Researchers argue that an inability to find words to express oneself is more than just a feeling. Tally Tripp, the director of the University’s art therapy clinic and an alumna of the graduate program, said it could have a biological basis.
Tripp, who teaches a year-long course on trauma therapy, said victims of trauma often have disrupted brain structures that prevent them from verbalizing thoughts about their experiences. Trauma can result in a shutdown of a region of the brain called Broca’s area, which controls speech. That makes it difficult – if not impossible – for victims to explain and work through their feelings.
That’s where art therapy comes in. Where words fail, trauma survivors can express locked-up feelings with art.
“You know how sometimes if you’re hungry, you can say, ‘Oh, I’ll get to eat a little bit later,’ but you can’t think yourself out of being hungry. If your body is feeling fear, you can’t tell yourself not to be scared,” Tripp said. “Art therapy is a really expressive way to deal with those kinds of feelings, because that doesn’t require words.”
This discovery dates back to post-World War II Europe, when soldiers were returning from combat with feelings of numbness and heightened startle responses called “shell shock,” a condition doctors now diagnose as post-traumatic stress disorder.
With the help of art therapy, many soldiers were able to both distract themselves from their traumatic memories and express their feelings in a safe, non-threatening setting. But without art, most clients struggled to explain their thoughts.
“It’s similar to when you have a dream, and you wake up and try to describe it to someone, and it kind of just slips away because you can’t put those words to really describe your feelings,” Bardot said.
After World War II, Tripp said, many of the practitioners who had treated soldiers with art therapy moved to the U.S. to continue their research. For some of them, the first destination was GW.
Elinor Ulman, now recognized as a trailblazer of the field, founded both “The Bulletin of Art Therapy,” a publication now known as the “American Journal of Art Therapy,” in 1961 and the American Art Therapy Association in 1969. Two years later, Ulman, an assistant professorial lecturer at GW at the time, and Bernard Levy, a former psychology professor at the University, received approval to found an art therapy program.
Tripp herself was inspired to apply to GW when, as a student in high school, she learned about Ulman’s work through a friend who worked for the American Journal of Art Therapy.
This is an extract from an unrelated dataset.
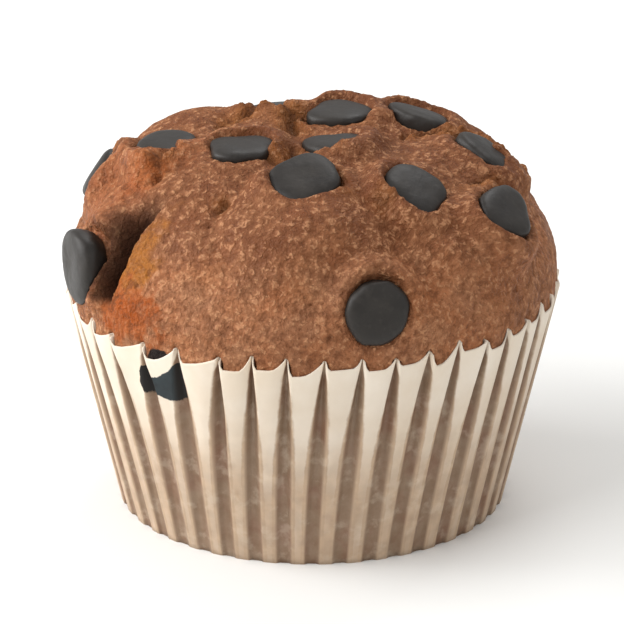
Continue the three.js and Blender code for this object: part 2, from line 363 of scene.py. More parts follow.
def crisp_mask(tree, name, softness, ragged):
    """A mask from a stored depth in millimetres inside a stain, with an edge that a fine noise moves."""
    edge_noise = drift(tree, Size=0.0016, Softness=0.3, Offset=0.011)
    wander = calculate(tree, "MULTIPLY", calculate(tree, "SUBTRACT", edge_noise, 0.5), ragged)
    return soft_range(tree, calculate(tree, "ADD", read_mask(tree, name), wander), -softness, softness)


def finish_surface(tree, shader, colour, rough, specular, **grain_values):
    """Gives the shader its colour, roughness, one specular level and the dents of the fine grain."""
    plug(tree, shader.inputs["Base Color"], colour)
    plug(tree, shader.inputs["Roughness"], rough)
    shader.inputs["Specular IOR Level"].default_value = specular
    dented = place_effect(tree, grain_group, **grain_values)
    plug(tree, shader.inputs["Normal"], dented.outputs["Normal"])


# %% [markdown]
# ## Crust
# Baked crust is a mid brown and granular. Its tiny crumbs are painted paler on their tops, a painted
# highlight, and darker in the pits between them, painted shade. The brown drifts between a warm and a dull
# one. It is darker towards the top of the crown, golden where young crumb tore open late, and smoother and
# ruddier at the left shoulder. Cracks and splits are painted nearly black inside, as painted shade. A
# picture wrapped over the dome would stretch at its sides, so the colours come from noise in the piece's own
# space and from the mesh's masks. The crumbs that are finer than the mesh are cells here, and one height
# makes both their dents and their painted highlight and shade, so that the two agree.

# %% Crust colours and the height of its fine crumbs
CRUST = painted(158, 99, 63)
CRUST_DULL = painted(148, 101, 72)
# a random darker drift, and also painted shade in pits, hollows and along the chips' edges
CRUST_DARK_AND_SHADE = painted(102, 59, 34)
# random paler patches, and also a painted highlight on the tops of crumbs and grains
CRUST_PALE_AND_HIGHLIGHT = painted(197, 143, 104)
# the crust's colour towards the top of the crown
CRUST_CROWN = painted(114, 66, 38)
CRUST_GOLDEN = painted(150, 88, 8)
CRUST_RUDDY = painted(150, 69, 12)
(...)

“Here it is, 30 years later, and I’m one of the professors,” Tripp said, laughing.
When the program began, it was home to only 10 students. Forty-three years later, the program still retains its intimate feel – with 64 enrolled students, it is roughly the size of an average college class.
Though small, the program has big aspirations for the emerging field, and includes a team of five full-time faculty and 20 adjunct faculty with innovative ideas. Tripp, for example, is interested in the way that art therapy utilizes imagination to shift patterns of thinking to be more future-oriented.
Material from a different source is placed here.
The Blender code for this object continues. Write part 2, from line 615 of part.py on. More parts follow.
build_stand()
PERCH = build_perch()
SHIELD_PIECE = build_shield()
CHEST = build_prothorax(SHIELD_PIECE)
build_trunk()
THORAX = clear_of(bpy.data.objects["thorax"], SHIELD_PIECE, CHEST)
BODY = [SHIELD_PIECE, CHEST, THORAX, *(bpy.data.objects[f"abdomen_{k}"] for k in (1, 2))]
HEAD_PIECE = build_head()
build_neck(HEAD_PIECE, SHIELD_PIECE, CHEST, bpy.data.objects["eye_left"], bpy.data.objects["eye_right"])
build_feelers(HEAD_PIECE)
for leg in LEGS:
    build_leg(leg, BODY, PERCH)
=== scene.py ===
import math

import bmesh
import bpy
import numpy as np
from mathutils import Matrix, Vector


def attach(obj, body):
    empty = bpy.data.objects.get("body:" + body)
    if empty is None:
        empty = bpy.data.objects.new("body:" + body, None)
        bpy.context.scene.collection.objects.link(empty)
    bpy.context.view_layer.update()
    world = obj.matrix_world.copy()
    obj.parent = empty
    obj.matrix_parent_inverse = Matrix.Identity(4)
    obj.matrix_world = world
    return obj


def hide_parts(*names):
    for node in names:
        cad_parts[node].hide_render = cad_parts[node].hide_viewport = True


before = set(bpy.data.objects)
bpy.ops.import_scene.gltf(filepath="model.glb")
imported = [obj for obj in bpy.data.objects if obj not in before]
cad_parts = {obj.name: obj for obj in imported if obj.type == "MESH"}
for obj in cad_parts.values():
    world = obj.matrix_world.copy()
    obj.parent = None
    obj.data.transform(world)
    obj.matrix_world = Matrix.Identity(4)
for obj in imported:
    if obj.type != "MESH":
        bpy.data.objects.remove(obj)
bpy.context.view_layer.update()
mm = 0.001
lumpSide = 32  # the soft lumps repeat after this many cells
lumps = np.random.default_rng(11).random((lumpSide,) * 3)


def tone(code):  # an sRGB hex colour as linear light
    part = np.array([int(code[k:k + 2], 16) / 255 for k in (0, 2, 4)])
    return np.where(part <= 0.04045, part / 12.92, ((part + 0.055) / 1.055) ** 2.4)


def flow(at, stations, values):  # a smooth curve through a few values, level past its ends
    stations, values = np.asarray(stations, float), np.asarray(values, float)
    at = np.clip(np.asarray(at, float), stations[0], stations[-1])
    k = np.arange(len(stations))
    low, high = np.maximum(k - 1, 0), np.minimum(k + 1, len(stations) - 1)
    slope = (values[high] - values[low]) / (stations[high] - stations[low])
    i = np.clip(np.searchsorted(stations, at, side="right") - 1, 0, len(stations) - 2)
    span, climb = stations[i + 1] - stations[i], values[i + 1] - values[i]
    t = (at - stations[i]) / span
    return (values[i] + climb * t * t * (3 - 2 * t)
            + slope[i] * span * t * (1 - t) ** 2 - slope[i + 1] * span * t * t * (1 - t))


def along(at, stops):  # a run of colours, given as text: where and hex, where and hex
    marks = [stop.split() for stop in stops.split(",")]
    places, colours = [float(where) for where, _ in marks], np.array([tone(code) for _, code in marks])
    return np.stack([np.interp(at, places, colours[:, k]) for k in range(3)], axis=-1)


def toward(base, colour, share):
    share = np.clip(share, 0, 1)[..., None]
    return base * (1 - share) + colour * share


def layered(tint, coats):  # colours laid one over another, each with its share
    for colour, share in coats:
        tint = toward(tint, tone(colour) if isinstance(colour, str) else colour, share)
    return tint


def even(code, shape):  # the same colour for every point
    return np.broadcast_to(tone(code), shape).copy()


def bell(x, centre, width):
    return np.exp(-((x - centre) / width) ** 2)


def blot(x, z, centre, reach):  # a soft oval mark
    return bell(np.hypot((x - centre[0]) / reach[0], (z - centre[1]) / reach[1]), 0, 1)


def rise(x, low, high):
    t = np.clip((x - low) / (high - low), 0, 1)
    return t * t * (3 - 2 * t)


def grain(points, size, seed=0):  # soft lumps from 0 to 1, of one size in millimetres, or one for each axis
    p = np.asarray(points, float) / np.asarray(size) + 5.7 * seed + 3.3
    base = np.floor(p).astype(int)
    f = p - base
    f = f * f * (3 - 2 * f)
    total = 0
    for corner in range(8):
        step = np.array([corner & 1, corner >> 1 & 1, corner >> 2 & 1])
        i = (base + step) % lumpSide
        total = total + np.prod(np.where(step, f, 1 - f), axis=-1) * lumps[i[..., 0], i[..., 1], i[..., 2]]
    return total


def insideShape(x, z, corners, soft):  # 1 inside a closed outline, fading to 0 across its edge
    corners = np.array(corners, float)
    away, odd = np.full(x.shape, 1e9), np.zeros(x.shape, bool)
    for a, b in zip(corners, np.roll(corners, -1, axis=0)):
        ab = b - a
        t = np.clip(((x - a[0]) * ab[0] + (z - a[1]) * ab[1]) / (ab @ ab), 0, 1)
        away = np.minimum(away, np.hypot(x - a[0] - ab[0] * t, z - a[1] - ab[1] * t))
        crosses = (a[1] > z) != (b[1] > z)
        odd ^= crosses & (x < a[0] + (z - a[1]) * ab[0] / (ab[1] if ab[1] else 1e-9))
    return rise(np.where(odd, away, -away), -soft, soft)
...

Sometimes, Tripp will ask clients to draw a picture of a difficult or embarrassing moment (say, stuttering while giving a speech to a class). Then, she will ask the client to draw the same scene again, but this time, depicting what he or she would like to have happened.
“As you’re doing that, your brain is starting to adjust and picture a more positive response. What happens when we’re overwhelmed and stressed is we can’t imagine a different ending,” Tripp said. “Art therapy allows you to create a different feeling about who you are and that you’re different from who you were back then.”
She said art therapy relies on the idea that clients aren’t just talking about their problems, but actively doing something with them.
“It’s not just, you know, let’s sit back and analyze this,” Tripp said. “It’s much more, if you could draw a picture of what you would like to see yourself doing, what would that look like? And the picture will all of a sudden take off.”